» What to do
Return every line of the data below that includes the string "which".

» Source data
----------

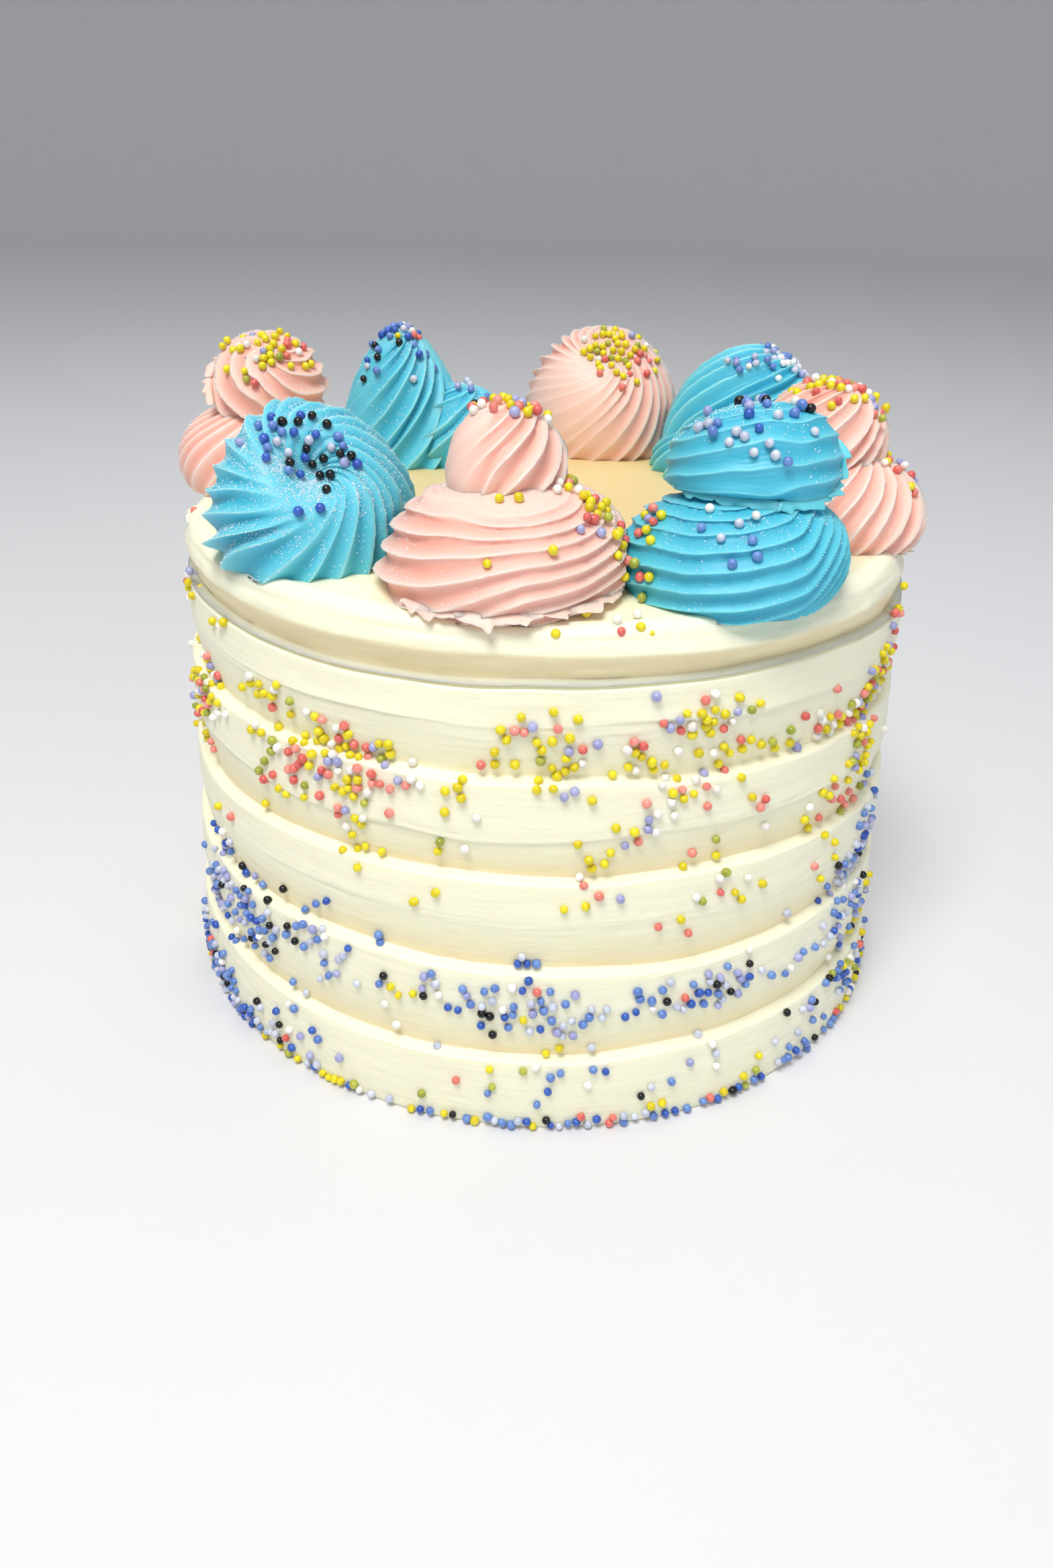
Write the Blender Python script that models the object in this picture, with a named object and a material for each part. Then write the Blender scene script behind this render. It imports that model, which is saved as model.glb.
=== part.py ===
"""Six inch buttercream party cake with a ring of eight piped swirls and scattered sugar pearls.

Frame: metres, +Z up, the front of the cake at -Y. The origin is the centre of the flat foot.
The cake is one solid, its combed side and rolled lip included. Each piped swirl is a solid of its
own, seated on the flat top with a hair of clearance to the cake and to its two neighbours.
"""

from collections import namedtuple

import bmesh
import bpy
import numpy as np
from mathutils import Vector

MM = 0.001

# Driving dimensions of the cake, in metres
FOOT_RADIUS = 85.2 * MM
CAKE_HEIGHT = 107.3 * MM
TAPER = 0.0625                                        # lost radius for each metre of height
GROOVES = [z * MM for z in (96.6, 78.0, 58.0, 38.5, 18.0)]
GROOVE_DEPTH = 1.9 * MM
EDGE_HEIGHT = 0.9 * MM                                # the crisp upper edge of a combed band
LIP_WIDEST = 100.5 * MM
LIP_ROLL = 2.4 * MM
DRIFT = 3.5 * MM                                      # sag of the comb lines on the right
DRIFT_AZIMUTH = 80.0
SWELL = 0.3 * MM
CAKE_SIDES = 40

# Piping and pearls
GAP = 0.3 * MM
CELL_SIZE = 130.0 * MM
PEARL_RADIUS = 0.95 * MM
PEARL_SINK = 0.3                                      # share of a pearl's radius below the icing
SIDE_SCATTER_SEED = 41
RING_SCATTER_SEED = 97

# A tier is one squeeze of the piping bag: a fat star section carried along a short path.
# path in mm, girth = largest radius in mm, around = teeth round the section,
# along = teeth crossed from the first pole to the last, relief = depth of the teeth in mm,
# closing = share of the path over which each end closes, blunt = how square each end is.
# Where `around` is zero the bag went round in a coil, so the teeth are level rings.
Tier = namedtuple(
    "Tier",
    "path girth around along relief closing blunt squash seed",
    defaults=(1.8, (0.5, 0.6), (2.0, 2.2), 1.0, 1),
)
FAN_RINGS = 11                                        # rings on a tier with teeth from pole to pole
COIL_SIDES = 24                                       # corners of a ring on a coiled tier
COIL_CLIMB = 0.045                                    # share of a coil's skin that its teeth climb
COIL_SIDE = np.radians(20.0)                          # side of a coil that the teeth start low on
POLE_MARGIN = 0.05                                    # how far short of its poles a tier is capped

# A swirl has its icing, the middle of its seat and the radius it takes on the cake in mm,
# its tiers and the number of pearls on it.
Swirl = namedtuple("Swirl", "icing seat spread tiers pearls")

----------

» Answer
Write the Blender Python script that models the object in this picture, with a named object and a material for each part. Then write the Blender scene script behind this render. It imports that model, which is saved as model.glb.
# closing = share of the path over which each end closes, blunt = how square each end is.